A l’Odéon, c’est d’ailleurs ce qu’a parfaitement compris Carole Clin qui mêle avec bonheur mise en scène et chorégraphie pour donner ce rythme soutenu que l’on voit dans les spectacles anglo-américains où la danse est omniprésente. Elle peut pour cela compter sur des interprètes qui pratiquent couramment les diverses disciplines de la comédie musicale.

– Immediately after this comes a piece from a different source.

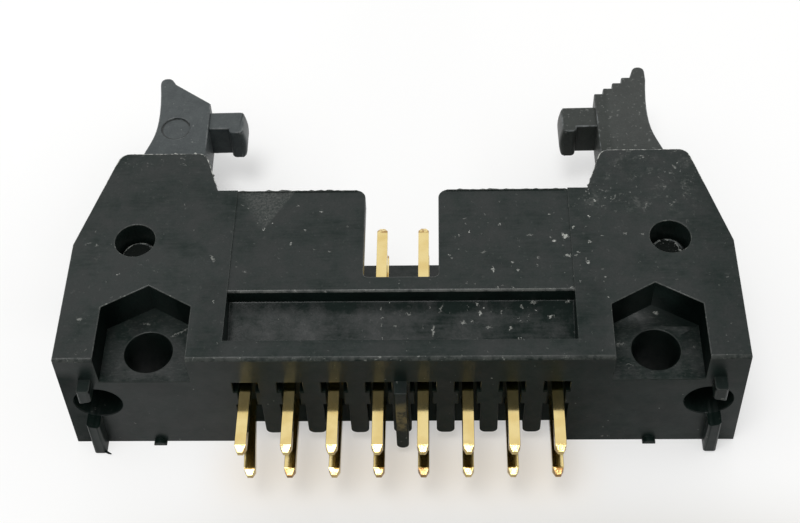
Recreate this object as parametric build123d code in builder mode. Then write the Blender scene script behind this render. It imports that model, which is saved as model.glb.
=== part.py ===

En tête de distribution Grégory Benchenafi est évidemment l’Evariste idéal, comme il fut, sur cette même scène, un Ardimédon de classe dans « Phi-Phi ». Son abattage, son charme et son punch font naturellement merveille, mais Grégory Juppin ne lui cède en rien dans un Frisotin assez époustouflant, comportant notamment une impressionnante imitation vocale et scénique de Claude François dans « Aime-moi Emma ». La belle surprise de la représentation est l’incarnation, par Julie Morgane, de Maud. On s’émerveillera, une fois de plus, des talents multiples de cette jeune comédienne-chanteuse-danseuse qui sait, avec une habileté confondante, passer d’un emploi à l’autre (elle fut récemment la « jeune première » Magnolia dans « Show Boat »). Elle est ici l’étonnant sosie de Mercredi de « La Famille Adams », belle à damner un saint (et l’expression ne peut être mieux employée puisque l’on se trouve au paradis !), tout autant – dans un réjouissant contre-emploi parfaitement maîtrisé – que froide et triste puisque le personnage est celui d’une potentielle maîtresse dont la nymphomanie n’est jamais assouvie. D’emploi secondaire Maud devient ici une protagoniste à part entière. Caroline Géa est une parfaite Emma qui cultive, avec beaucoup d’humour un veuvage qui donne l’apparence de la rigueur, tout en se laissant convaincre par les avances d’un inconnu (qui n’est d’ailleurs que son mari sous un déguisement). Quant aux élues célestes, Carole Clin a eu l’excellente idée de les transformer en personnages du cinéma ou de la variété : elles sont en effet Betty Boop (Priscilla Beyrand), Jean Seberg (Lovénah Lhuillier), Dalida (Sofia Naït) et Marylin Monroe (Emilie Sestier). A noter que toutes ces jeunes femmes savent exécuter avec panache un superbe numéro de claquettes à la fin de l’œuvre. Il faut attribuer une palme toute particulière à Kathia Blas, une Marguerite bien chantante et pétrie de drôlerie avec un énorme clin d’œil à la Castafiore. N’oublions pas enfin deux piliers de l’opérette : Philippe Fargues, qui incarne un Saint-Pierre plein de bonhomie et au tempérament affirmé, ainsi que Dominique Desmons, sorte de Louis de Funès dans le rôle du cousin Martel.

Pour la circonstance, le Théâtre de l’Odéon de Marseille a fait appel à deux grandes spécialistes de l’opéra qui se sont fait connaître dans des ouvrages lyriques, aussi bien à l’Opéra de Marseille, aux Chorégies d’Orange et dans d’autres maisons d’opéra d’importance : la décoratrice Emmanuelle Favre et la costumière Katia Duflot qui ont réalisé cette production de « Là-Haut » avec un goût délicieux conjugué à beaucoup de finesse et d’élégance. A la baguette Bruno Conti dirige, avec autant de vivacité que d’enthousiasme, l’adorable musique de Maurice Yvain.